Les chuchotis du lundi : le retour de la grande débrouille – les hôtels accueillent toujours – Courchevel l’optimiste – Mathieu Rostaing-Tayard au Pays Basque – Sébastien Ripari, l’ami des chefs – Antoine Pétrus à Châteauneuf-du-Pape – adieu à Lily Klein.

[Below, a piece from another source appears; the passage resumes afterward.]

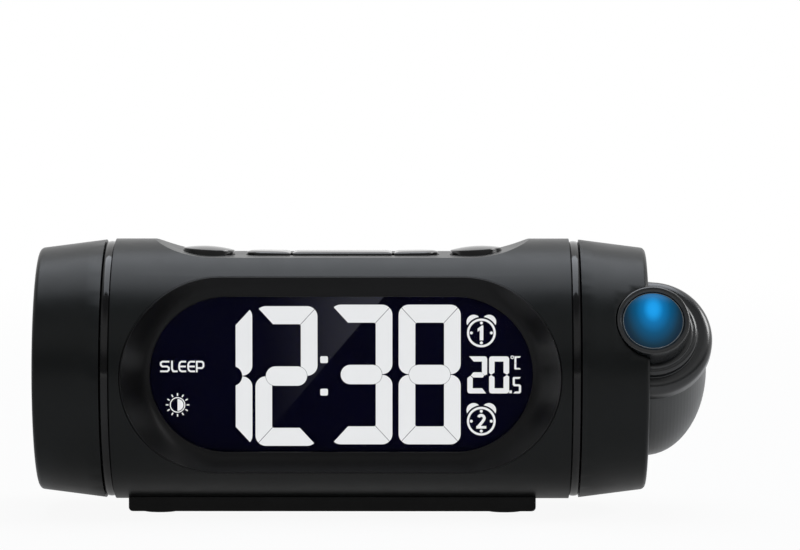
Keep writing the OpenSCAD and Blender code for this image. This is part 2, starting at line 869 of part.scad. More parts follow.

Article du 9 novembre 2020

Le retour de la grande débrouille

Tomy Gousset © DR

Ils ont paré très tôt à la fermeture, ont conservé leurs fourneaux ouverts, continuant à cuisiner pour les autres, choisissant la formule du « click & collect », du marché pour tous, de la livraison aux environs, de l’envoi d’une « box » en colis express,  comme Christophe Hay, le deux étoiles de Montlivault près de Chambord, Olivier Nasti, le MOF doublement macaronné de Kaysersberg ou encore Laurent Petit, le trois étoiles d’Annecy-le-Vieux, proposant, avec des plats et des produits choisis, la grande cuisine pour tous.  Serge Vieira, le Bocuse d’Or deux étoiles de Chaudes-Aigues, livre, lui, les plats de sa brasserie Saudade et, à Paris, Eric Frechon, mitonne sa saucisse/purée du Lazare en vente à emporter. « S’occuper l’esprit, faire plaisir aux autres » : c’est le mantra de Christian Etchebest qui prépare chaque jour, du lundi au dimanche, des plats à emporter dans ses sept « cantines », depuis son vaisseau amiral de la Cantine du Troquet Dupleix. Soulignant : « et peu importe si on ne gagne pas d’argent; au moins, on n’en perd pas et on remplit sa mission« . C’est exactement le propos de  Franck Potier-Sodaro, chez Sormani, qui, dès le reconfinement, a remis en route sa formule de caviste/épicier/traiteur/restaurateur pour tous, proposant livraison de ses mets et produits italiens. Les rois de la pizza margherita, Big Mamma, se sont mis en mode « Napoli Gang », avec Uber Eats, David Baroche, le petit prince du pâté en croûte aux abords des Champs-Elysées, le propose ainsi à tous en livraison, comme l’Etoile Marocaine et son annexe l’Etoile Longchamp, livre couscous, tagines et pastillas dans tout Paris. Ainsi, Alan Geeam, qui a doublé son bistrot libanais de la rue Saint-Martin, Qasti, d’une épicerie dédiée aux saveurs du Proche-Orient, Doukan, ou encore Stéphanie Le Quellec, la deux étoiles, de l’avenue Matignon, Juan Arbelaez, le cuisinier parigot-colombien, qui se voue ces temps aux saveurs hellènes (avec Yaya) ou encore le déluré Tomy Gousset, dans sa table étoilée en mouvement, Tomy & Co, comme ses annexes Hugo & Co ou encore Marso & Co. Les idées ne manquent pas et la débrouille est partout.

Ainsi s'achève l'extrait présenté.